Una facilidad que, ¡qué le vamos a hacer!, debo admitir que yo no tengo. Un don que requiere interés genuino, naturalidad, y también elegancia, sinceridad y una sonrisa cálida y compasiva. Para parecerme a Cela o a mi querido amigo perdido, me haría falta saber tomarme a bien los desafueros de la gente, esas pequeñas insolencias, esas súbitas indignaciones, ese empeño de tantos por demostrar que uno es un pardillo y tiene mucho que aprender de la vida cosa que por otra parte es cierta, pero, ¡qué incómodo es que le obliguen a uno a ponerse, sin quererlo, en el lugar de discípulo, y no saber ya cómo salir de ahí!.
Creo que, más que nada, carezco de la habilidad de escapar cuando es el momento y no quedar atrapado.

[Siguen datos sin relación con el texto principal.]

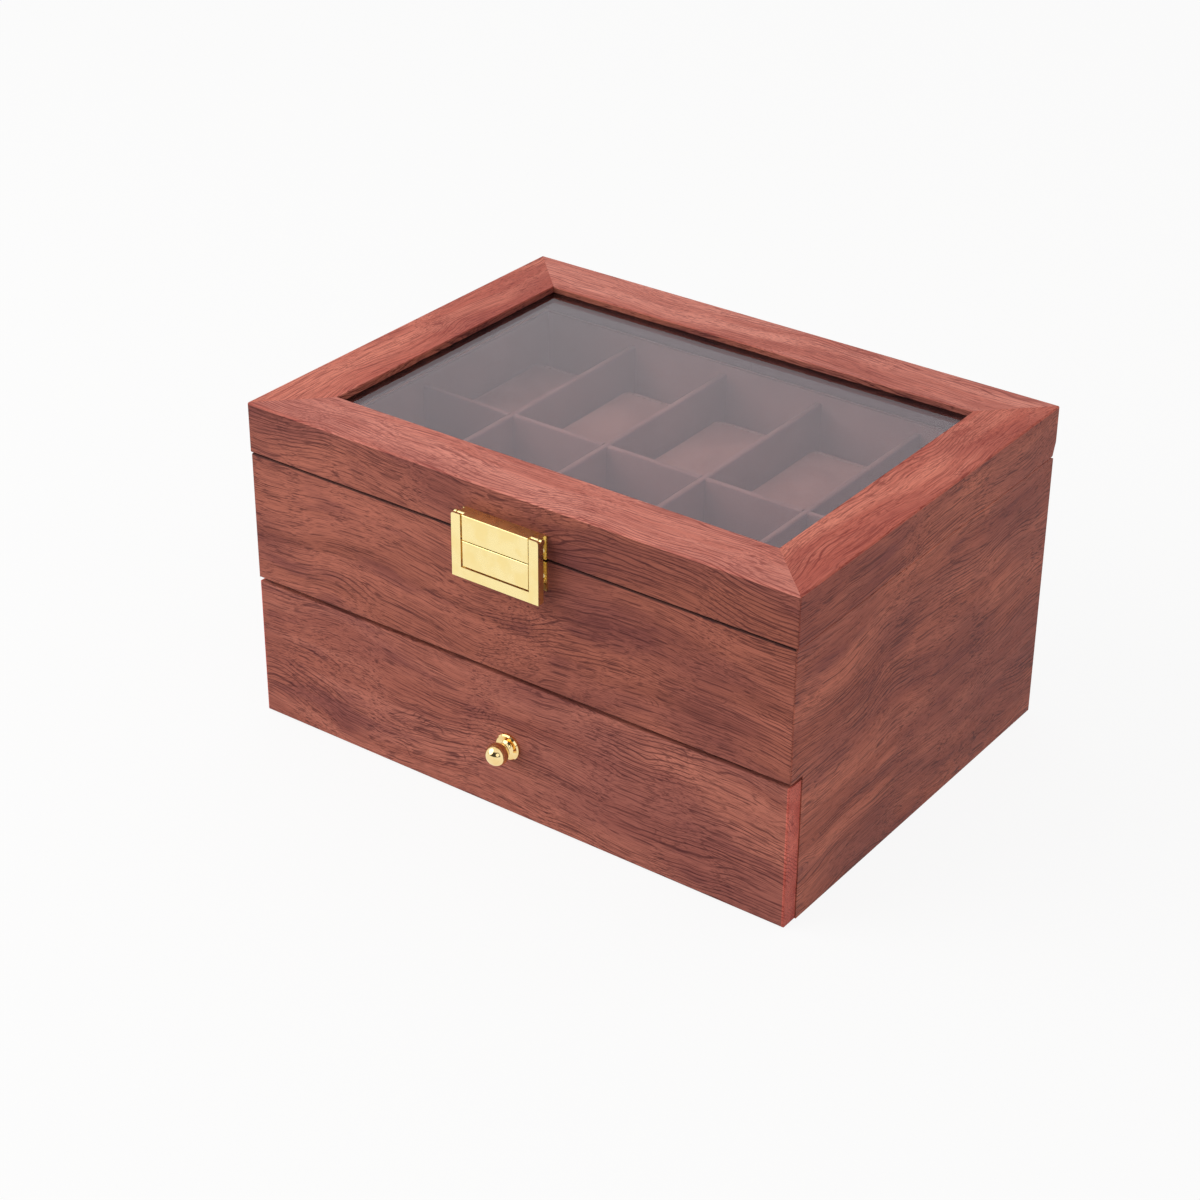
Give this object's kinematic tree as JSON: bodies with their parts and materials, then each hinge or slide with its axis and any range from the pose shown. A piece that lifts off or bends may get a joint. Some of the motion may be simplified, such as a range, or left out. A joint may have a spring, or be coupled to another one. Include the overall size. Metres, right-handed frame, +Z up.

Porque no implica solo seguir a merced de su verborrea, sino, ante todo, de los incómodos papeles que nos impone su reparto personal. También, tengo que confesarlo, debe faltarme paciencia. Por eso suelo caminar solo y me lo pienso antes de preguntarle a nadie por una calle, o de comentar el tiempo que hace. No digamos ya preguntas comprometedoras, que den pie a súbitas complicidades: un peligro mortal. Conversar con extraños es un don que no me ha sido concedido.